# John Goldingay on the Old Testament



## bookslover (Dec 30, 2010)

John Goldingay has a 3-volume "Old Testament Theology" in print. Has anyone read, or at least read in, these volumes?

Is it good? Bad? Somewhere in between?


----------



## greenbaggins (Dec 30, 2010)

I have read all of volume 1 and bits of 2 and 3. Volume 1 is definitely the best. Lots of good literary analysis. Goldingay is an open theist, so there's lots to disagree about as well. I was disappointed that so many "evangelical" scholars puffed the book. He's a liberal, too, so two strikes against him. But he has some helpful things to say, I think.


----------



## Backwoods Presbyterian (Dec 30, 2010)

greenbaggins said:


> Goldingay is an open theist, so there's lots to disagree about as well. I was disappointed that so many "evangelical" scholars puffed the book. He's a liberal, too, so two strikes against him. But he has some helpful things to say, I think.


 
Other than that Mrs. Lincoln did you enjoy the play?


----------



## bookslover (Dec 31, 2010)

greenbaggins said:


> I have read all of volume 1 and bits of 2 and 3. Volume 1 is definitely the best. Lots of good literary analysis. Goldingay is an open theist, so there's lots to disagree about as well. I was disappointed that so many "evangelical" scholars puffed the book. He's a liberal, too, so two strikes against him. But he has some helpful things to say, I think.


 
Thanks, Lane. I'll read around his open theism and his liberalism in general.
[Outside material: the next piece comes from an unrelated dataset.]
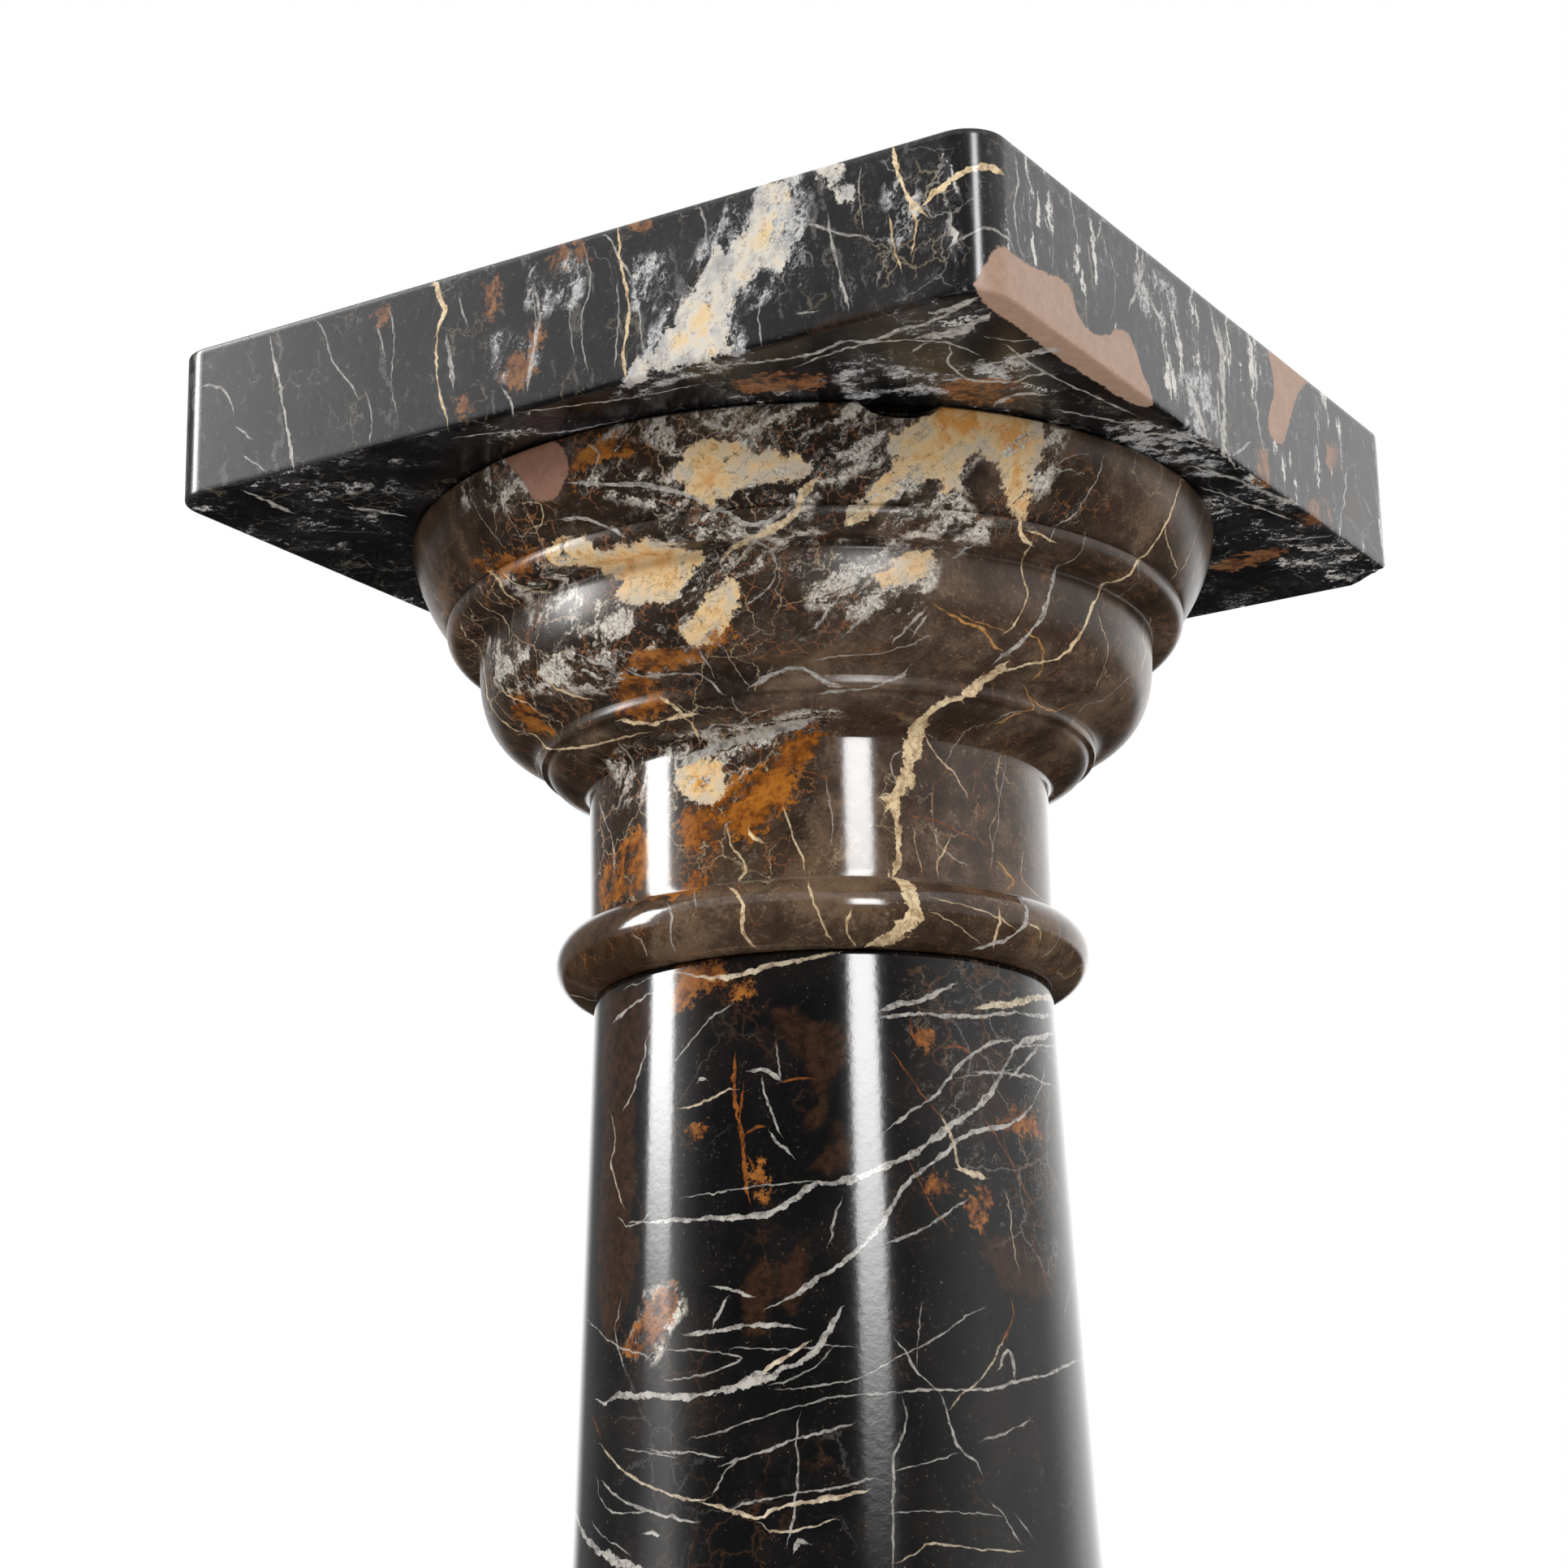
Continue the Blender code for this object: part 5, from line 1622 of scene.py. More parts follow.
SHAFT_VEINS = (
    Vein("main vein", (778, 1506, 820, 1505, 860, 1503, 900, 1500, 940, 1497, 962, 1488, 985, 1473,
        1005, 1459, 1030, 1457, 1060, 1450, 1090, 1438, 1120, 1424, 1150, 1404, 1176, 1384, 1200, 1368,
        1218, 1350, 1230, 1330, 1240, 1310, 1250, 1292), 2.3),
    Vein("main vein top", (1246, 1296, 1255, 1286, 1275, 1280, 1298, 1274), 2.4),
    Vein("main vein top split", (1252, 1290, 1275, 1288, 1300, 1290), 0.9),
    Vein("upper vein", (1092, 1392, 1120, 1372, 1148, 1353, 1164, 1335, 1180, 1315, 1200, 1297, 1222, 1285,
        1250, 1281), 1.3),
    Vein("second vein", (945, 1612, 965, 1603, 985, 1592, 1005, 1577, 1026, 1563, 1050, 1546, 1068, 1530,
        1084, 1512, 1096, 1492, 1106, 1474, 1120, 1456, 1142, 1438, 1164, 1420, 1182, 1404, 1206, 1393,
        1235, 1388, 1256, 1378, 1270, 1366, 1276, 1352), 1.7),
    Vein("second vein upper", (1276, 1356, 1284, 1335, 1288, 1310), 0.6),
    Vein("third vein", (735, 1724, 745, 1730, 758, 1722, 800, 1719, 840, 1721, 868, 1718, 892, 1712,
        915, 1705, 940, 1700, 962, 1689, 985, 1678, 1005, 1664, 1018, 1646, 1030, 1626, 1036, 1612), 2.7),
    Vein("third vein knot", (884, 1716, 905, 1708, 925, 1700, 942, 1692), 4.4),
    Vein("third vein branch", (940, 1690, 955, 1680, 975, 1668, 995, 1654), 1.9, Tone.PALE),
    Vein("third vein shadow", (950, 1706, 985, 1695, 1010, 1680, 1026, 1660), 0.6),
    Vein("long thin vein", (850, 1772, 880, 1766, 912, 1755, 940, 1746, 970, 1737, 1000, 1728, 1030, 1721,
        1080, 1718, 1112, 1715), 0.7),
    Vein("long vein right", (1105, 1716, 1150, 1712, 1200, 1713, 1235, 1709, 1262, 1700, 1290, 1694,
        1310, 1684, 1334, 1674), 1.2),
    Vein("thin rising vein", (960, 1712, 1000, 1708, 1042, 1702, 1076, 1690, 1105, 1673, 1132, 1660,
        1160, 1644, 1190, 1622, 1212, 1611), 0.6),
    Vein("white bar", (843, 1645, 870, 1642, 900, 1637, 930, 1632, 960, 1634, 988, 1637), 1.5),
    Vein("lower bar", (903, 1660, 940, 1662, 980, 1662, 1020, 1658, 1052, 1660), 0.7),
    Vein("bar fork", (820, 1664, 860, 1664, 895, 1668, 915, 1674, 895, 1684, 860, 1696, 820, 1700), 0.7),
    Vein("short mark a", (880, 1584, 898, 1589, 914, 1594, 926, 1598), 1.5),
    Vein("short mark b", (879, 1632, 888, 1616, 896, 1600), 1.0),
    Vein("lower left vein", (738, 1778, 755, 1800, 776, 1818, 802, 1832, 832, 1843, 852, 1848,
        870, 1848), 1.1, Tone.PALE),
    Vein("lower vein", (866, 1852, 890, 1858, 912, 1866, 936, 1870, 952, 1860, 976, 1853, 1010, 1849,
        1048, 1842, 1070, 1836), 1.7, Tone.PALE),
    Vein("lower vein upper", (895, 1862, 930, 1850, 962, 1843, 1000, 1838, 1040, 1832, 1072, 1822,
        1090, 1826), 0.7),
    Vein("lower loop", (935, 1875, 950, 1887, 985, 1885, 1010, 1878, 1030, 1872), 0.9, Tone.PALE),
    Vein("left feather a", (742, 1824, 758, 1842, 780, 1855, 802, 1862, 828, 1870, 858, 1876), 1.2),
    Vein("left feather b", (735, 1820, 738, 1840, 748, 1858, 762, 1864, 800, 1862), 0.7),
    Vein("left feather c", (730, 1875, 745, 1895, 762, 1905, 775, 1915), 0.6),
    Vein("left foot vein", (708, 1862, 716, 1884, 728, 1902, 748, 1918, 775, 1930, 800, 1940), 3.4),
    Vein("upright vein", (1100, 1936, 1101, 1900, 1100, 1860, 1102, 1830, 1101, 1802, 1108, 1780,
        1115, 1760, 1117, 1740, 1112, 1724), 0.9),
    Vein("upright crack", (985, 1744, 980, 1775, 984, 1802, 981, 1840, 977, 1875, 970, 1902), 0.8),
    Vein("rising vein", (890, 1806, 912, 1797, 940, 1789, 966, 1779, 990, 1771, 1020, 1763,
        1052, 1754), 0.9),
    Vein("rising fork", (878, 1840, 888, 1824, 898, 1808, 912, 1798), 0.7),
    Vein("short rows", (800, 1785, 820, 1791, 850, 1789, 888, 1795), 0.8),
    Vein("short rows b", (770, 1785, 800, 1790, 832, 1796), 0.5),
    Vein("rust vein", (1172, 1734, 1190, 1714, 1204, 1704, 1216, 1688, 1226, 1672,
        1236, 1650), 0.9, Tone.PALE),
    Vein("rust vein top", (1234, 1654, 1242, 1638, 1249, 1622, 1246, 1600), 0.8, Tone.RUST),
    Vein("arrow", (1232, 1686, 1238, 1668, 1243, 1664, 1248, 1676, 1250, 1696), 1.6),
    Vein("descending a", (1104, 1650, 1115, 1666, 1128, 1688, 1144, 1702, 1156, 1714), 0.9),
    Vein("descending b", (1130, 1684, 1131, 1650, 1136, 1608), 0.4),
    Vein("descending c", (1160, 1720, 1170, 1752, 1180, 1780, 1192, 1794, 1202, 1800, 1210, 1816), 1.0),
    Vein("descending d", (1222, 1852, 1236, 1866, 1246, 1885, 1256, 1900), 0.9),
    Vein("fleck row", (1210, 1776, 1238, 1766, 1268, 1750), 0.8),
    Vein("faint level", (1090, 1865, 1150, 1862, 1200, 1864, 1238, 1869), 0.5),
    Vein("faint level b", (1104, 1812, 1150, 1800, 1182, 1790), 0.5),
    Vein("faint foot", (1106, 1925, 1130, 1912, 1148, 1902, 1200, 1908, 1260, 1912), 0.7, Tone.PALE),
    Vein("white blots", (980, 1910, 985, 1900, 995, 1902), 2.4),
    Vein("white blots b", (795, 1890, 805, 1888, 812, 1892), 1.8),
    Vein("under the ring", (858, 1204, 885, 1204, 908, 1202, 934, 1194, 962, 1188, 1000, 1179,
        1032, 1174), 1.8, Tone.PALE),
    Vein("under the ring thin", (770, 1218, 800, 1206, 835, 1198, 862, 1204), 0.7),
    Vein("left rising", (757, 1258, 772, 1244, 788, 1233, 806, 1223, 830, 1213), 1.5),
    Vein("right band a", (1085, 1245, 1105, 1238, 1130, 1233, 1152, 1226, 1165, 1218, 1176, 1212), 1.9),
    Vein("right band b", (1085, 1254, 1120, 1250, 1145, 1250, 1175, 1253, 1210, 1252, 1240, 1248,
        1262, 1250), 1.6),
    Vein("right band c", (1205, 1242, 1235, 1238, 1262, 1234, 1288, 1228, 1296, 1232), 2.8, Tone.PALE),
    Vein("right band d", (1262, 1248, 1278, 1252, 1294, 1252), 1.6),
    Vein("right hook", (1280, 1288, 1272, 1300, 1258, 1314, 1245, 1328), 1.2),
    Vein("right level", (1200, 1320, 1245, 1323, 1272, 1327, 1288, 1334, 1302, 1341), 1.0),
    Vein("right faint", (1180, 1328, 1220, 1322, 1250, 1318), 0.5),
    Vein("left hair", (828, 1312, 846, 1290, 866, 1264, 882, 1250, 900, 1238), 0.7),
    Vein("left cream", (838, 1366, 858, 1362, 878, 1353, 898, 1342, 906, 1343), 0.9, Tone.PALE),
    Vein("rust stem", (906, 1300, 904, 1340, 908, 1372, 914, 1400, 917, 1430, 920, 1462,
        924, 1482), 1.7, Tone.RUST),
    Vein("rust stem b", (916, 1338, 914, 1365, 910, 1390, 918, 1412), 0.9, Tone.RUST),
    Vein("rust twig a", (960, 1334, 980, 1330, 1000, 1329), 0.9, Tone.RUST),
    Vein("rust twig b", (918, 1398, 932, 1390, 945, 1388), 1.1, Tone.RUST),
    Vein("rust twig c", (922, 1425, 930, 1442, 938, 1462), 0.8, Tone.RUST),
    Vein("white leaf", (924, 1320, 938, 1318, 950, 1323, 962, 1331), 1.7),
    Vein("white stem", (938, 1328, 942, 1345, 948, 1365, 954, 1382, 962, 1398), 0.9),
    Vein("white root", (950, 1396, 957, 1408, 966, 1414, 976, 1424), 1.5),
    Vein("white hair", (957, 1288, 960, 1310, 961, 1330), 0.5),
    Vein("oval grain a", (862, 1330, 868, 1330), 1.9),
    Vein("left inner", (768, 1368, 778, 1350, 786, 1328, 794, 1302, 796, 1282), 1.0),
    Vein("left inner cream", (752, 1372, 758, 1402, 754, 1432, 760, 1462, 768, 1486), 0.9, Tone.PALE),
    Vein("left inner low", (762, 1500, 775, 1512, 790, 1505, 800, 1494), 0.6),
    Vein("left low a", (765, 1598, 762, 1620, 758, 1645, 770, 1690), 0.7),
    Vein("left low b", (728, 1740, 735, 1760, 742, 1776), 0.8, Tone.RUST),
    Vein("left low c", (722, 1625, 735, 1638, 752, 1652, 770, 1662, 795, 1670, 804, 1676), 0.6),
    Vein("faint crossing", (840, 1476, 880, 1470, 930, 1462, 980, 1457, 1008, 1455), 0.6),
    Vein("crossing right", (1092, 1532, 1120, 1522, 1142, 1511, 1165, 1496, 1186, 1482, 1196, 1476), 0.9),
    Vein("hook down", (1022, 1532, 1028, 1502, 1036, 1480), 0.8),
    Vein("rust root", (1160, 1376, 1168, 1392, 1176, 1412, 1180, 1434, 1192, 1444,
        1210, 1450), 1.2, Tone.PALE),
    Vein("rust root end", (1180, 1440, 1195, 1445, 1214, 1452), 2.3, Tone.PALE),
    Vein("rust hair a", (1100, 1296, 1118, 1322, 1134, 1345, 1152, 1368, 1166, 1380), 0.6, Tone.RUST),
    Vein("rust hair b", (1210, 1374, 1232, 1408, 1250, 1440, 1268, 1475, 1284, 1500), 0.6, Tone.RUST),
    Vein("rust hair c", (1120, 1432, 1138, 1465, 1150, 1490, 1168, 1512), 0.5, Tone.RUST),
    Vein("rust hair d", (1240, 1470, 1245, 1500, 1248, 1530, 1256, 1566), 0.6, Tone.PALE),
    Vein("rust hair e", (1122, 1255, 1124, 1275, 1134, 1286, 1148, 1284), 1.2, Tone.RUST),
    Vein("rust hair f", (1165, 1290, 1182, 1290, 1196, 1298), 0.9, Tone.RUST),
    Vein("rust hair g", (1270, 1520, 1282, 1560, 1298, 1600), 0.5, Tone.RUST),
    Vein("low right a", (1250, 1865, 1262, 1880, 1272, 1895), 0.8),
    Vein("low right b", (1330, 1560, 1318, 1590, 1312, 1620), 0.5),
)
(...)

What do you think of his 3-volume commentary on the Psalms, if you've read in it?


----------



## greenbaggins (Jan 1, 2011)

bookslover said:


> greenbaggins said:
> 
> 
> > I have read all of volume 1 and bits of 2 and 3. Volume 1 is definitely the best. Lots of good literary analysis. Goldingay is an open theist, so there's lots to disagree about as well. I was disappointed that so many "evangelical" scholars puffed the book. He's a liberal, too, so two strikes against him. But he has some helpful things to say, I think.
> ...



I've read the entire second volume, and a good deal of the first. It's pretty good, actually. The liberalness and the open-theism don't come out as strongly in the Psalms commentary as they do in the OTT. There are way better commentaries on the Psalms, though. As part of a complete Psalms library, it is well worth having.


----------



## bookslover (Jan 2, 2011)

greenbaggins said:


> bookslover said:
> 
> 
> > greenbaggins said:
> ...


 
Don't you find that ironic? His "liberalness and open-theism don't come out as strongly" in the Psalms commentary because, in the commentary, he must deal with the actual text of Scripture, which, if he's honest, will make him more conservative than his professed theology. Sort of like how Rudolf Bultmann had a theology that stunk worse than a dead hippopotamus - while, at the same time, he is supposed to have been a first-class exegete of the actual text of the Bible. Funny how there can be such a disconnect between a person's exegesis and his theology.


----------